▶ [OBJECTIVE] Write out all the material exactly. Leave nothing out.

┌─ SUPPLIED MATERIAL

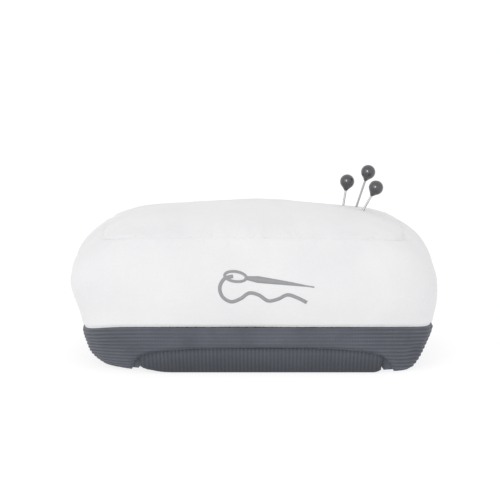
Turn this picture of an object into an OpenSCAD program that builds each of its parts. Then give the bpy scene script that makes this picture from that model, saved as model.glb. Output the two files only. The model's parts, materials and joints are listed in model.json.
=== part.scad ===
// Wrist pin cushion: a boxed, stuffed cushion of white cotton with a grey ribbed band round its lower edge.
// It stands on four soft corners. A wide ribbed elastic strap, sewn in at the front and the back, runs
// underneath and holds it on the wrist. Three ball-headed pins stand in its top.
// Millimetres, +Z up. The origin is on the table, under the middle of the cushion; the front faces -Y.

/* [Cushion] */
// Length, left to right
cushion_l = 105.2; // [95:0.1:120]
// Depth, front to back
cushion_w = 62; // [56:0.5:70]
// Height of the widest line above the table
widest_z = 25; // [22:0.5:28]
// Height of the seam between the lower band and the side band
mid_seam_z = 13.4; // [12:0.1:15]
// Height of the seam between the side band and the top panel
top_seam_z = 38.9; // [36:0.1:41]
// Rise of the domed top panel above its seam
dome_h = 4.2; // [2:0.1:6]
// How far the seams sink at the two ends
end_sink = 2.2; // [0:0.1:3]
// How square the plan is: 2 is an ellipse
plan_power = 6; // [4:0.5:8]

/* [Cover] */
// Thickness of the cover fabric with its lining
cover_t = 1; // [0.6:0.1:1.4]
// Gap between one piece of the cover and the next, or the filling
cover_gap = 0.3; // [0.2:0.05:0.5]
// Width of the groove at each seam
seam_w = 0.7; // [0.6:0.05:1]
// Diameter of the sewing thread
thread_d = 0.4; // [0.3:0.05:0.4]

/* [Underside] */
// Half length of the arch between the corners, at the front and the back
arch_half_l = 39.5; // [38:0.5:41]
// Half width of the arch between the corners, at the two ends
arch_half_w = 21; // [18:0.5:23]
// Height of the arches
arch_h = 7; // [6:0.1:8]

/* [Strap] */
// Width of the elastic
strap_w = 69; // [60:0.5:69]
// Thickness of the elastic
strap_t = 1.5; // [1.2:0.1:1.8]
// Distance of the strap's middle to the right of the cushion's middle
strap_x = 1.9; // [0:0.1:2]
// Distance from the middle of the cushion to the strap's outer face
strap_y = 29.3; // [28:0.1:29.5]
// Radius of the strap's two folds, outside
fold_r = 2.6; // [2:0.1:3]

/* [Guard plate] */
// Length of the plate that stops a pin point
plate_l = 74; // [60:1:78]
// Width of the plate
plate_w = 42; // [34:1:46]
// Thickness of the plate
plate_t = 1.2; // [1:0.1:1.4]

/* [Pins] */
// Diameter of the ball head
head_d = 4.3; // [3:0.1:4.5]
// Diameter of the steel shaft
shaft_d = 0.6; // [0.5:0.05:0.8]
// Length from the middle of the head to the point
pin_l = 36; // [34:0.5:38]
// Length of the tapered point
point_l = 2; // [1:0.1:3]
// Length of the head's neck, from the middle of the head
neck_l = 2.8; // [2.4:0.1:3.2]
// Clearance of a shaft in the fabric, on the radius
pin_clear = 0.06; // [0.02:0.01:0.1]

/* [Hidden] */

half_l = cushion_l / 2;
half_w = cushion_w / 2;
// Points round one ring of the cover
ring_n = 80;
// Sides of a thread's section
thread_n = 6;
// Share of its height at which each ring of the lower band and of the side band lies
lower_steps = [0, 0.08, 0.2, 0.4, 0.7, 1];
side_steps = [0, 0.06, 0.16, 0.28, 0.41, 0.54, 0.66, 0.77, 0.86, 0.94, 1];
// Share of the way from the middle to the edge at which each ring of a panel lies
panel_steps = [0.2, 0.4, 0.58, 0.73, 0.84, 0.91, 0.96, 1];
// The seams, as heights to the middle of the groove's edges
lower_top_z = mid_seam_z - seam_w / 2;
side_low_z = mid_seam_z + seam_w / 2;
side_top_z = top_seam_z - seam_w / 2;
panel_low_z = top_seam_z + seam_w / 2;
// Underside of the guard plate, just over the base panel's highest point
plate_z = arch_h * pow(2, 1 / 8) + cover_t + cover_gap;
// What stands in the top: where each pin goes in, how it leans to the right and to the back for each
// millimetre up, how far its head stands out, and how far it can still be pushed in
pin_entry = [[26.7, 14], [30.6, 14], [32.2, 6.4]];
pin_lean = [[0.165, 0.15], [0.324, -0.05], [0.574, 0.10]];
pin_out = [7.3, 11.2, 7.85];
pin_push = [3.2, 7.0, 4.8];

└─

▶ [EXERCISE ANSWER]
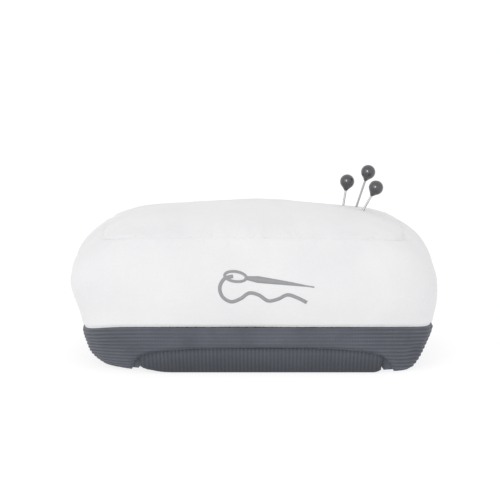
Turn this picture of an object into an OpenSCAD program that builds each of its parts. Then give the bpy scene script that makes this picture from that model, saved as model.glb. Output the two files only. The model's parts, materials and joints are listed in model.json.
=== part.scad ===
// Wrist pin cushion: a boxed, stuffed cushion of white cotton with a grey ribbed band round its lower edge.
// It stands on four soft corners. A wide ribbed elastic strap, sewn in at the front and the back, runs
// underneath and holds it on the wrist. Three ball-headed pins stand in its top.
// Millimetres, +Z up. The origin is on the table, under the middle of the cushion; the front faces -Y.

/* [Cushion] */
// Length, left to right
cushion_l = 105.2; // [95:0.1:120]
// Depth, front to back
cushion_w = 62; // [56:0.5:70]
// Height of the widest line above the table
widest_z = 25; // [22:0.5:28]
// Height of the seam between the lower band and the side band
mid_seam_z = 13.4; // [12:0.1:15]
// Height of the seam between the side band and the top panel
top_seam_z = 38.9; // [36:0.1:41]
// Rise of the domed top panel above its seam
dome_h = 4.2; // [2:0.1:6]
// How far the seams sink at the two ends
end_sink = 2.2; // [0:0.1:3]
// How square the plan is: 2 is an ellipse
plan_power = 6; // [4:0.5:8]

/* [Cover] */
// Thickness of the cover fabric with its lining
cover_t = 1; // [0.6:0.1:1.4]
// Gap between one piece of the cover and the next, or the filling
cover_gap = 0.3; // [0.2:0.05:0.5]
// Width of the groove at each seam
seam_w = 0.7; // [0.6:0.05:1]
// Diameter of the sewing thread
thread_d = 0.4; // [0.3:0.05:0.4]

/* [Underside] */
// Half length of the arch between the corners, at the front and the back
arch_half_l = 39.5; // [38:0.5:41]
// Half width of the arch between the corners, at the two ends
arch_half_w = 21; // [18:0.5:23]
// Height of the arches
arch_h = 7; // [6:0.1:8]

/* [Strap] */
// Width of the elastic
strap_w = 69; // [60:0.5:69]
// Thickness of the elastic
strap_t = 1.5; // [1.2:0.1:1.8]
// Distance of the strap's middle to the right of the cushion's middle
strap_x = 1.9; // [0:0.1:2]
// Distance from the middle of the cushion to the strap's outer face
strap_y = 29.3; // [28:0.1:29.5]
// Radius of the strap's two folds, outside
fold_r = 2.6; // [2:0.1:3]

/* [Guard plate] */
// Length of the plate that stops a pin point
plate_l = 74; // [60:1:78]
// Width of the plate
plate_w = 42; // [34:1:46]
// Thickness of the plate
plate_t = 1.2; // [1:0.1:1.4]

/* [Pins] */
// Diameter of the ball head
head_d = 4.3; // [3:0.1:4.5]
// Diameter of the steel shaft
shaft_d = 0.6; // [0.5:0.05:0.8]
// Length from the middle of the head to the point
pin_l = 36; // [34:0.5:38]
// Length of the tapered point
point_l = 2; // [1:0.1:3]
// Length of the head's neck, from the middle of the head
neck_l = 2.8; // [2.4:0.1:3.2]
// Clearance of a shaft in the fabric, on the radius
pin_clear = 0.06; // [0.02:0.01:0.1]

/* [Hidden] */

half_l = cushion_l / 2;
half_w = cushion_w / 2;
// Points round one ring of the cover
ring_n = 80;
// Sides of a thread's section
thread_n = 6;
// Share of its height at which each ring of the lower band and of the side band lies
lower_steps = [0, 0.08, 0.2, 0.4, 0.7, 1];
side_steps = [0, 0.06, 0.16, 0.28, 0.41, 0.54, 0.66, 0.77, 0.86, 0.94, 1];
// Share of the way from the middle to the edge at which each ring of a panel lies
panel_steps = [0.2, 0.4, 0.58, 0.73, 0.84, 0.91, 0.96, 1];
// The seams, as heights to the middle of the groove's edges
lower_top_z = mid_seam_z - seam_w / 2;
side_low_z = mid_seam_z + seam_w / 2;
side_top_z = top_seam_z - seam_w / 2;
panel_low_z = top_seam_z + seam_w / 2;
// Underside of the guard plate, just over the base panel's highest point
plate_z = arch_h * pow(2, 1 / 8) + cover_t + cover_gap;
// What stands in the top: where each pin goes in, how it leans to the right and to the back for each
// millimetre up, how far its head stands out, and how far it can still be pushed in
pin_entry = [[26.7, 14], [30.6, 14], [32.2, 6.4]];
pin_lean = [[0.165, 0.15], [0.324, -0.05], [0.574, 0.10]];
pin_out = [7.3, 11.2, 7.85];
pin_push = [3.2, 7.0, 4.8];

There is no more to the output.